Bill Gartner, SVP and GM of Cisco’s Optical Systems and Optics Group, tipped the proliferation of ZR pluggables to spark a big shift in the optical world, noting access to an open interface and economic benefits could help spur adoption of a new networking architecture.
“We have a pretty strong belief that the big shift that’s going to occur in the industry is driven by this coherent pluggable, the ZR pluggable,” he said during an Evercore ISI investor conference.
While transponder and chassis-based solutions will continue to be used, Gartner argued “pluggables have a fantastic advantage in terms of simplifying the network and the fact that they are open when none of the transponder-based solutions are open today – they’re open and they’re multi-vendor – we think that’s really going to change the economics of the industry as any open standard has.”
The executive explained networks were traditionally designed with multiple layers, with separate lanes for packet control, Dense Wavelength Division Multiplexing (DWDM) and the Optical Transport Network (OTN).
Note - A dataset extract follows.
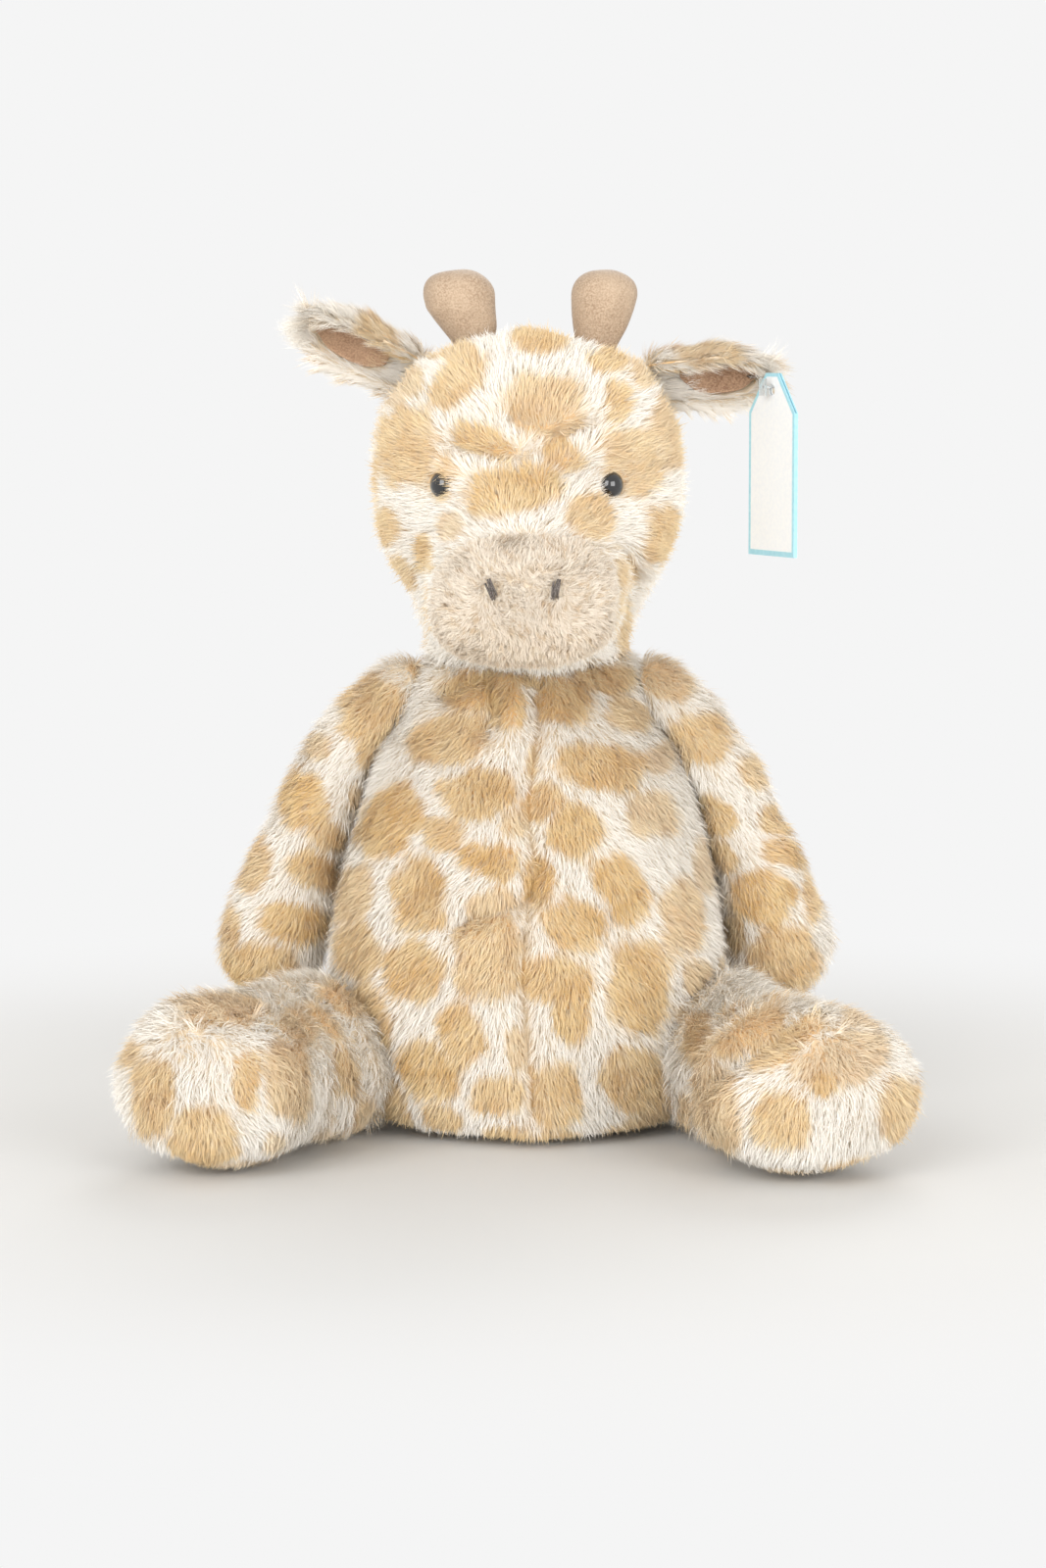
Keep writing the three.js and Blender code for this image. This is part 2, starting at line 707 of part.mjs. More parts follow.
function makeNeckThread(group) {
  const away = neck.radius + seamGap + neck.threadRadius;
  const height = neck.height + Math.sqrt(away ** 2 - neck.seamRadius ** 2);
  const ring = new THREE.TorusGeometry(neck.seamRadius, neck.threadRadius, 5, 28);
  addPiece(group, "neck_seam_thread", solidOf(ring, place(0, 0, height)), "creamThread");
}

// Limbs

// A stuffed limb along a curve: rounded ends, and widths and heights from a table of shares along its length.
function limbBody(curve, sizes, shares, caps, inset, steps, sides, reference) {
  const long = curve.getLength();
  const distances = [];
  const capSteps = inset > 0 ? 3 : 4;
  for (let k = 1; k <= capSteps; k++)
    distances.push(inset + (caps.start - inset) * (1 - Math.cos((Math.PI / 2) * (k / capSteps))));
  for (let k = 1; k < steps; k++) distances.push(caps.start + ((long - caps.start - caps.end) * k) / steps);
  for (let k = capSteps; k >= 1; k--)
    distances.push(long - inset - (caps.end - inset) * (1 - Math.cos((Math.PI / 2) * (k / capSteps))));
  const rings = distances.map((distance) => {
    const share = distance / long;
    const centre = curve.getPointAt(share);
    const along = curve.getTangentAt(share);
    const high = reference.clone().addScaledVector(along, -reference.dot(along)).normalize();
    const wide = new THREE.Vector3().crossVectors(high, along);
    const [width, height] = readShares(shares, share);
    const fromStart = Math.min((distance - inset) / (caps.start - inset), 1);
    const fromEnd = Math.min((long - inset - distance) / (caps.end - inset), 1);
    const round = Math.sqrt(1 - (1 - fromStart) ** 2) * Math.sqrt(1 - (1 - fromEnd) ** 2);
    const tall = (height * sizes.height - inset) * round;
    const size = { across: (width * sizes.width - inset) * round, front: tall, back: tall };
    return ovalRing(centre, wide, high, size, ellipse, sides);
  });
  return loft(rings, curve.getPointAt(inset / long), curve.getPointAt(1 - inset / long));
}

// Length from shoulder to hand, width and depth, as shares of the hand's radius.
const armShares = [
  [0.0, 0.6, 0.66],
  [0.25, arm.shoulderRadius / arm.handRadius, 0.76],
  [0.6, arm.forearmRadius / arm.handRadius, 0.86],
  [0.85, 0.97, 1.0],
  [1.0, 1.0, 1.0],
];
// Places of the arm's middle line, as shares of the way out from the shoulder to the hand and down to it.
const armPathShares = [
  [0.0, -0.05],
  [0.2, 0.0],
  [0.4, 0.1],
  [0.58, 0.28],
  [0.73, 0.508],
  [0.88, 0.748],
];
function armCurve(side, size) {
  const out = size.handOut - shoulder.out;
  const top = neck.height + shoulder.aboveNeck;
  const down = top - arm.handHeight;
  const places = armPathShares.map(([outShare, downShare]) =>
    point(side * (shoulder.out + out * outShare), arm.handBack * downShare, top - down * downShare),
  );
  const hand = point(side * size.handOut, arm.handBack, arm.handHeight);
  const before = places[places.length - 1];
  const end = hand.clone().add(hand.clone().sub(before).setLength(arm.handCap));
  return new THREE.CatmullRomCurve3([...places, hand, end]);
}

function makeArm(group, name, side, size) {
  const curve = armCurve(side, size);
  const sizes = { width: arm.handRadius, height: arm.handRadius };
  const caps = { start: arm.shoulderRadius, end: arm.handCap };
  const body = (inset, steps, sides) =>
    limbBody(curve, sizes, armShares, caps, inset, steps, sides, backwards);
  const room = torsoRoom.add(neckRoom);
  const cover = body(0, 6, 16).subtract(body(plushThickness, 3, 10)).subtract(room);
  addPiece(group, `arm_cover_${name}`, largest(cover), "plush");
  const stuffing = body(plushThickness + seamGap, 3, 10).subtract(room);
  addPiece(group, `arm_stuffing_${name}`, largest(stuffing), "stuffing");
}

// The largest of a solid's separate bodies.
function largest(solid) {
  return solid.decompose().reduce((best, body) => (body.volume() > best.volume() ? body : best));
}

// Length from hip to toe, width and height, as shares of the foot's half width and half height.
const legShares = (size) => [
  [0.0, leg.hipWidth / size.footWidth, leg.hipHeight / size.footHeight],
  [0.3, (leg.hipWidth / size.footWidth) * 1.02, leg.hipHeight / size.footHeight],
  [0.5, (leg.hipWidth / size.footWidth) * 1.02, 0.9],
  [0.7, 0.93, 0.97],
  [0.85, 1.0, 1.0],
  [1.0, 1.0, 1.0],
];

function legCurve(side, size) {
  const splay = THREE.MathUtils.degToRad(size.splay);
  const ahead = point(side * Math.sin(splay), -Math.cos(splay), 0);
  const hip = point(side * size.hipOut, -size.hipForward, leg.hipHeight - leg.floorDip);
  const foot = hip.clone().addScaledVector(ahead, size.length).setZ(size.footHeight - leg.floorDip);
  const end = foot.clone().addScaledVector(ahead, leg.footCap);
  const start = hip.clone().addScaledVector(ahead, -leg.hipCap);
  const middle = hip.clone().lerp(foot, 0.5).setZ((leg.hipHeight + size.footHeight) / 2 - leg.floorDip);
  return new THREE.CatmullRomCurve3([start, hip, middle, foot, end]);
}

function makeLeg(group, name, side, size) {
  const curve = legCurve(side, size);
  const sizes = { width: size.footWidth, height: size.footHeight };
  const caps = { start: leg.hipCap, end: leg.footCap };
  const shares = legShares(size);
  const body = (inset, steps, sides) => limbBody(curve, sizes, shares, caps, inset, steps, sides, upright);
  const reach = size.length + leg.footCap + overrun;
  const floor = block(2 * reach, 2 * reach, overrun, side * size.hipOut, -size.hipForward, -overrun / 2);
  const cover = body(0, 5, 20).subtract(body(plushThickness, 2, 12)).subtract(torsoRoom).subtract(floor);
  addPiece(group, `leg_cover_${name}`, largest(cover), "plush");
  const stuffing = body(plushThickness + seamGap, 2, 12).subtract(torsoRoom);
  addPiece(group, `leg_stuffing_${name}`, largest(stuffing), "stuffing");
}

// Tail

// Length from root to end and the radius, as shares of the tail's radius and the tuft's.
const tailShares = [
  [0.0, 1.0, 1.0],
  [0.6, 0.9, 0.9],
  [1.0, 0.85, 0.85],
];
const tuftShares = [
  [0.0, 0.62, 0.62],
  [0.45, 1.0, 1.0],
  [1.0, 0.45, 0.45],
];

function makeTail(group) {
  const root = point(0, tail.pivotBack - tail.radius, tail.pivotHeight);
  const pivot = point(0, tail.pivotBack, tail.pivotHeight);
  const end = pivot.clone().add(point(0, tail.reach, -tail.drop));
  const middle = pivot.clone().add(point(0, tail.reach * tail.bendOutShare, -tail.drop * tail.bendDownShare));
  const curve = new THREE.CatmullRomCurve3([root, pivot, middle, end]);
  const caps = { start: tail.radius, end: tail.radius * tail.endCapShare };
  const sizes = { width: tail.radius, height: tail.radius };
  const cord = limbBody(curve, sizes, tailShares, caps, 0, 3, 12, upright);
  const along = curve.getTangentAt(1);
  const tuftStart = end.clone().addScaledVector(along, -tail.radius * tail.tuftLapShare);
  const tuftTip = tuftStart.clone().addScaledVector(along, tail.tuftLength);
  const tuftEnd = tuftTip.setZ(tail.tuftRadius * tail.tuftLowShare);
  const tuftCurve = new THREE.CatmullRomCurve3([tuftStart, tuftStart.clone().lerp(tuftEnd, 0.5), tuftEnd]);
  const tuftSizes = { width: tail.tuftRadius, height: tail.tuftRadius };
  const tuftCaps = { start: tail.tuftRadius * tail.tuftCapShare, end: tail.tuftRadius * tail.tuftTipShare };
  const tuft = limbBody(tuftCurve, tuftSizes, tuftShares, tuftCaps, 0, 3, 12, upright);
  const beyond = end.clone().addScaledVector(along, seamGap);
  const roomSizes = { width: tail.radius + seamGap, height: tail.radius + seamGap };
  const roomCurve = new THREE.CatmullRomCurve3([root, pivot, middle, beyond]);
  const cordRoom = limbBody(roomCurve, roomSizes, tailShares, caps, 0, 3, 12, upright);
  addPiece(group, "tail_cover", cord, "plush");
  addPiece(group, "tail_tuft", largest(tuft.subtract(cordRoom)), "tanPlush");
}

// Tag

// A frame where the tag hangs on its filament: +X across the card, +Y up it and +Z out of its front face. The
// filament goes through the toy's left ear.
function tagFrame() {
  const turn = THREE.MathUtils.degToRad(tag.turn);
  const across = point(Math.cos(turn), -Math.sin(turn), 0);
  const face = new THREE.Vector3().crossVectors(across, upright);
  const hole = earRoot(1, ears.left).add(point(tag.beyondEarRoot, -tag.forward, -tag.belowEarRoot));
  return new THREE.Matrix4().makeBasis(across, upright, face).setPosition(hole);
}

function makeTag(group) {
  const top = tag.holeBelowTop - tag.hangsBelow;
  const bottom = top - tag.length;
  const shoulderHeight = top - tag.shoulder;
  const outline = new THREE.Shape(
    [
      [-tag.width / 2, bottom],
      [tag.width / 2, bottom],
      [tag.width / 2, shoulderHeight],
      [tag.topWidth / 2, top],
      [-tag.topWidth / 2, top],
      [-tag.width / 2, shoulderHeight],
    ].map(([x, y]) => new THREE.Vector2(x, y)),
  );
  outline.holes.push(new THREE.Path().absarc(0, -tag.hangsBelow, tag.holeRadius, 0, 2 * Math.PI, true));
  const frame = tagFrame();
  const leaf = (depth) =>
    solidOf(
      new THREE.ExtrudeGeometry(outline, { depth: tag.leaf, bevelEnabled: false, curveSegments: 8 }),
      frame.clone().multiply(place(0, 0, depth)),
    );
  const tall = shoulderHeight - bottom;
  const spine = new THREE.BoxGeometry(tag.leaf, tall, tag.fold + 2 * tag.leaf);
  const spinePlace = place((tag.width - tag.leaf) / 2, (shoulderHeight + bottom) / 2, 0);
  const card = leaf(tag.fold / 2)
    .add(leaf(-tag.fold / 2 - tag.leaf))
    .add(solidOf(spine, frame.clone().multiply(spinePlace)));
  addPiece(group, "hang_tag", card, "card");
}

// The clear fastener: a bar behind the ear, a filament through the ear's tip and the tag's hole, and a
// paddle at its front end.
function fastenerBody(grow) {
  const step = fastener.rise;
  const frame = tagFrame();
  const face = new THREE.Vector3().setFromMatrixColumn(frame, 2);
  const hole = new THREE.Vector3().setFromMatrixPosition(frame);
  const paddle = hole.clone().addScaledVector(face, fastener.beyondHole);
  const behindCard = hole.clone().addScaledVector(face, -fastener.beyondHole).add(point(0, step, step));
  const outOfEar = point(hole.x - step, -ear.radius * fastener.frontShare, hole.z + 2 * step);
  const bar = point(outOfEar.x - fastener.barLength, ear.radius * fastener.behindShare, outOfEar.z);
  const route = new THREE.CatmullRomCurve3([bar, outOfEar, behindCard, hole, paddle]);
  const section = new THREE.Shape().absarc(0, 0, fastener.radius + grow, 0, 2 * Math.PI);
  const filament = new THREE.ExtrudeGeometry(section, { steps: 16, extrudePath: route, curveSegments: 3 });
  const barRadius = fastener.barRadius + grow;
  const barBody = new THREE.CylinderGeometry(barRadius, barRadius, fastener.barLength + 2 * grow, 8);
  const plate = new THREE.BoxGeometry(
    fastener.paddleWidth + 2 * grow,
    fastener.paddleLength + 2 * grow,
    fastener.paddleThickness + 2 * grow,
  );
  return solidOf(filament)
    .add(solidOf(barBody, place(bar.x, bar.y, bar.z)))
    .add(solidOf(plate, frame.clone().setPosition(paddle)));
}

// The toy

const giraffe = new THREE.Group();
const headGroup = new THREE.Group();
headGroup.rotation.z = THREE.MathUtils.degToRad(head.turn);
giraffe.add(headGroup);

makeTorso(giraffe);
makeArm(giraffe, "left", 1, arms.left);
makeArm(giraffe, "right", -1, arms.right);
makeLeg(giraffe, "left", 1, legs.left);
makeLeg(giraffe, "right", -1, legs.right);
makeTail(giraffe);

makeNeckThread(headGroup);
makeHead(headGroup);
makeNostril(headGroup, "left", 1);
makeNostril(headGroup, "right", -1);
makeHorn(headGroup, "left", horns.left);
makeHorn(headGroup, "right", horns.right);
makeEar(headGroup, "left", 1, ears.left, fastenerBody(seamGap));
makeEar(headGroup, "right", -1, ears.right, null);
makeTag(headGroup);
addPiece(headGroup, "tag_fastener", fastenerBody(0), "clearPlastic");

export default giraffe;
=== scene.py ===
import math

import bmesh
import bpy
import numpy as np
from mathutils import Matrix, Vector
from mathutils.bvhtree import BVHTree
from mathutils.kdtree import KDTree


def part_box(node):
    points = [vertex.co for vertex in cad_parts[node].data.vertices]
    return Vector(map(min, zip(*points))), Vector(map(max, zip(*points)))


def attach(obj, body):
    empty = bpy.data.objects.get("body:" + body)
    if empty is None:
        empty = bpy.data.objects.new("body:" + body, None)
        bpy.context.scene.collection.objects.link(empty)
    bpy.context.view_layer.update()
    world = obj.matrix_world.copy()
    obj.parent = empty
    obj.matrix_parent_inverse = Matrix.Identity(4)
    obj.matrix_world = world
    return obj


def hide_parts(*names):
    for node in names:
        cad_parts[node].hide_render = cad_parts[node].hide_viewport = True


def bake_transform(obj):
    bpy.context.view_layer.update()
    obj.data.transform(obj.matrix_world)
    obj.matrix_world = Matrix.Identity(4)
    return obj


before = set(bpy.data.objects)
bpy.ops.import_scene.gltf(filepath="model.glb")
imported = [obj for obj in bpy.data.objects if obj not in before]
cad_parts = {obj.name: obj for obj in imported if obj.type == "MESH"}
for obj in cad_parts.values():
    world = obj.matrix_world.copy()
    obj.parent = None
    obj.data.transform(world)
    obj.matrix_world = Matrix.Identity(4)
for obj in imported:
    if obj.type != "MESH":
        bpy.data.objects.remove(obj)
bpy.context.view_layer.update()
bpy.ops.object.select_all(action="DESELECT")

MM = 0.001
LEFT, RIGHT = 1, -1
SIDES = (("left", LEFT), ("right", RIGHT))
HEAD_TURN = math.radians(-1)
LEG_SPLAY = {"left": math.radians(19), "right": math.radians(28)}

# ---- camera -------------------------------------------------------------------------------------------------

PICTURE = (1067, 1600)
CAMERA_PLACE = (-0.0019, -1.5430, 0.2950)
CAMERA_PITCH = math.radians(6.2977)
FOCAL_PIXELS = 4352.4
SENSOR = 36.0


def place_camera():
    bpy.ops.object.camera_add(location=CAMERA_PLACE, rotation=(math.pi / 2 - CAMERA_PITCH, 0, 0))
    camera = bpy.context.object
    camera.name = "studio_camera"
    camera.data.lens = FOCAL_PIXELS * SENSOR / PICTURE[1]
    camera.data.clip_start = 0.05
    bpy.context.scene.camera = camera


def picture_places(points):
    """Where points fall in the picture, in pixels from its top left corner."""
    offset = points - np.array(CAMERA_PLACE)
    cos, sin = math.cos(CAMERA_PITCH), math.sin(CAMERA_PITCH)
    ahead = offset[:, 1] * cos - offset[:, 2] * sin
    up = offset[:, 1] * sin + offset[:, 2] * cos
    across = PICTURE[0] / 2 + FOCAL_PIXELS * offset[:, 0] / ahead
    down = PICTURE[1] / 2 - FOCAL_PIXELS * up / ahead
    return np.column_stack([across, down])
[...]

The idea, he said, was to bypass routers in the network since it was “very expensive” to fill ports in these. But now there’s an opportunity to collapse these into a single layer, Gartner said.
“We think that with the combination of this massively scalable router and a DWDM pluggable we can vastly simplify the networks that are being offered today,” he said.
Cisco offered up its vision for this architecture in March, when it unveiled its Routed Optical Networking solution. Gartner noted that since both pluggables and routers are now open, “this is not a Cisco-only solution. This is an architecture that could be adopted by a customer for use with third-party routers and third-party optics…This is truly open. No optical solution that they deploy today, including a Cisco optical solution, offers the level of interoperability that these pluggables will.”
Gartner said the new setup offers significant opex savings, adding he expects the “economic value will drive customers toward this architecture.” However, that won’t happen overnight, with Cisco expecting this to be a five-plus year transition, he said.